The Europe experience was in the spring of 1970, when an American promoter launched a tour with trucks, chutes, top American cowboys, and a “sure ‘nuff good string of buckers.”
Although the rodeo was well-received, it finally folded in France due to high expenses and rainy weather. However, the cowboys all received their pay and transportation home, Freckles said.
Freckles rode steers and calves when he was a kid, then worked on ranches riding broncs as he got older. Rodeoing was a natural. “I just got into it and started riding,” he said.
For years, he entered several events, including bareback and saddle broncs and bulldogging.
“In 1962, I saw I had a shot to win the bull riding title,” he explained, “so I quit the others and started working on the bulls. I broke my neck in late October, but I was about $6,000 ahead and it held up.
“I got on my next bull at Coleman, Texas, about nine months later. I went ahead and rode the rest of the year, but wasn’t as stout as I should’ve been.”
It’s a rough sport and Freckles was plagued with injuries for the next few seasons. He broke a leg in 1964. And in 1965, he pulled the muscles loose from the bone in the arm he hangs on with. The doctor had to groove the bone and wire the muscles back.
“In 1966, I entered the finals barely in the lead. But I drew bad and road bad and took third that year,” Freckles said.
But he had a good final in 1967, the year he placed seventh. He was the first rider on Tornado, a big Brahman-Hereford cross which threw more than 300 cowboys during his career and is now buried in the Cowboy Hall of Fame.
Freckles is still a top hand, but doesn’t make enough rodeos to go for the championship, which is based on total winnings during the year. He likes to spend some time at his ranch south of Soper at a bend on the Boggy River.
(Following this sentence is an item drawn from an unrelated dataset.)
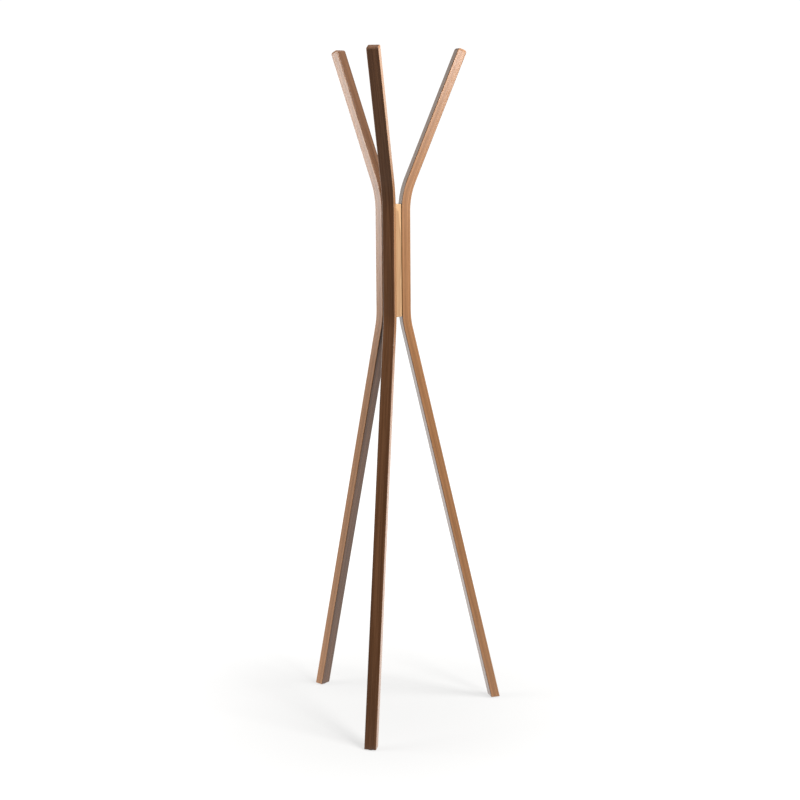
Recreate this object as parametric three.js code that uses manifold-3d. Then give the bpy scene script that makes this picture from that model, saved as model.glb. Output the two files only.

The full-time riders will hit 80 or more rodeos each year and can ear 25 or 30 thousand dollars. “It’s a mighty tough grind making all those rodeos,” Freckles said. “It ain’t the ridin’. It’s the traveling, losing sleep, and figuring where to go next. The riding doesn’t bother me a bit. But losing sleep for two or three nights in a row does, and I hate to travel night and day.
Rodeoing has changed considerably since Freckles busted his first bronc. Like Freckles, most of the serious entrants now specialize in one event. “If you enter one event, you can make four rodeos in one week,” he said. “But if you’re in two or three, you just make one. If you’re really strong in one event, you can earn more by making more rodeos.
“When I started, a lot of the entrants were cowboys off ranches. Not many made a living off rodeos and very few did it year ‘round. They’d rodeo during the summer and go back and work.
“But now it’s a business and a many of the boys are right out of college. I even know several veterinarians who are rodeoing.
“The boys now are a real clean bunch and there’s not near as much partying. You just don’t have the time. We used to stay one place for three or four days. But now it’s here one night and there the next, and you dang sure need all the sleep you can get.”
At 51, Freckles is the oldest bull rider in the business by a wide margin. “It’s about like football,” he said, and I’ve known some real good hands that went downhill bad at 35. I don’t know why — I think a lot of it is mental attitude.
“I do work to keep my weight right there at 150 pounds. If you’re three pounds over, you can tell it right quick when you ride. You’ve gotta move with those bulls and feel ‘em.
“If I’d listened to other people, I would’ve quit 10 or 15 years ago. But I think a guy knows himself when to stop. If I dreaded it and hated to get bucked off, I’d quit. But I like to ride.
“I know I’ll have to quit one of these days, but I’m not looking forward to it.”